Monday, October 01, 2007

Winter's Tale by Mark Helprin

I picked up Mark Helprin's book "Winter's Tale" last year, mainly because of its title. I'd been working on a play since 1999 that used Shakespeare's play "A Winter's Tale" as inspiration and as a challenge.

So the title caught my eye and I picked it up.

I finished it this weekend at Cannon Beach. The book is ... wild. It starts in the 1890s or early 1900s and then leaps 100 years forward to 1999. Many characters from the first part come back. A flying white horse runs to the rescue. And the scenery, the imagination, and the joy of discovery are on every page.

It's a fantasy novel, but I cringe to write it that way. It's a fantasy novel, but that's like accusing Dickens of writing fantasy because he had ghosts in A Christmas Carol. It's got some magic and wonder, but shame on the book that doesn't.

Actually, I don't mean that literally.

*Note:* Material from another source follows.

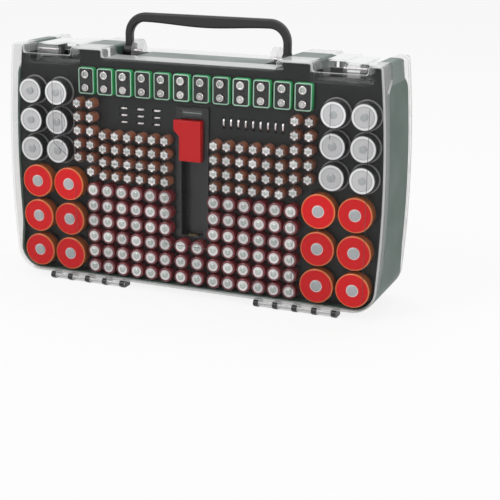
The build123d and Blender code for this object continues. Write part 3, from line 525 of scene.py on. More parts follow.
# ---------------------------------------------------------------- shapes
def node_solids(node):
    """Lowest and highest corners of the separate solids in a CAD node. Corners that share a place are
    merged, and each triangle passes on the lowest label of its corners until nothing changes."""
    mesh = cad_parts[node].data
    corners = np.empty(3 * len(mesh.vertices))
    mesh.vertices.foreach_get("co", corners)
    loops = np.empty(len(mesh.loops), int)
    mesh.loops.foreach_get("vertex_index", loops)
    places, merged = np.unique(np.round(corners.reshape(-1, 3), 6), axis=0, return_inverse=True)
    triangles = merged.reshape(-1)[loops].reshape(-1, 3)
    label = np.arange(len(places))
    while True:
        lowest = label.copy()
        np.minimum.at(lowest, triangles.ravel(), np.repeat(label[triangles].min(axis=1), 3))
        if (lowest == label).all():
            break
        label = lowest
    names, member = np.unique(label, return_inverse=True)
    low, high = np.full((len(names), 3), np.inf), np.full((len(names), 3), -np.inf)
    np.minimum.at(low, member.reshape(-1), places)
    np.maximum.at(high, member.reshape(-1), places)
    return low, high


def tip_frames(low, high, facing):
    """Tips, (depth, U, V) directions and lengths of solids from their boxes and the way each faces:
    a tip is the middle of the box moved half its length against the depth direction."""
    basis = np.array([FACING[way] for way in facing], float)
    reach = ((high - low) / 2 * np.abs(basis[:, 0])).sum(axis=1)
    return (low + high) / 2 - basis[:, 0] * reach[:, None], basis, 2 * reach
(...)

Hardhitting, in your face reality has its place too, but even there is a certain element of wonder, I suppose. I think what I'm defensive about is the term "fantasy novels," which make me think of Tolkien knock-offs and elvish archers on horseback. But there are good novels where the author has imagined a new set of rules that govern the world, and this is one of those.

And it is good. It is weird, too, as you might expect from what I've said so far. Even reading it, and being prepared for it, you're going to be left head-scratching a few times at some truly surprising turns. But it will stick with me for a long while.

Here's the NYT Review from 1983 (when the book came out). Notice it's not behind their firewall anymore. Good for them. The review does contain this rather stellar line:
THERE'S far more that I would wish to say about the book - so much more that I
find myself nervous, to a degree I don't recall in my past as a reviewer, about
failing the work, inadequately displaying its brilliance. ... ''Winter's
Tale'' is a great gift at an hour of great need.

And here's a recent mention of it at the NYT again, when they did a survey trying to find the best work of American fiction in the last 25 years. It received multiple votes.

Here it is on Amazon.

If 700 pages is your kind of read, and if you love New York (or want to) here's a book for you.

2 comments:

Patrick said...

Thanks for the heads up on this one--it's definitely going on my list!

Cole said...

We were at Cannon Beach over the weekend too.

Friday was beautiful, but then everything degenerated into perfect weather for reading books indoors.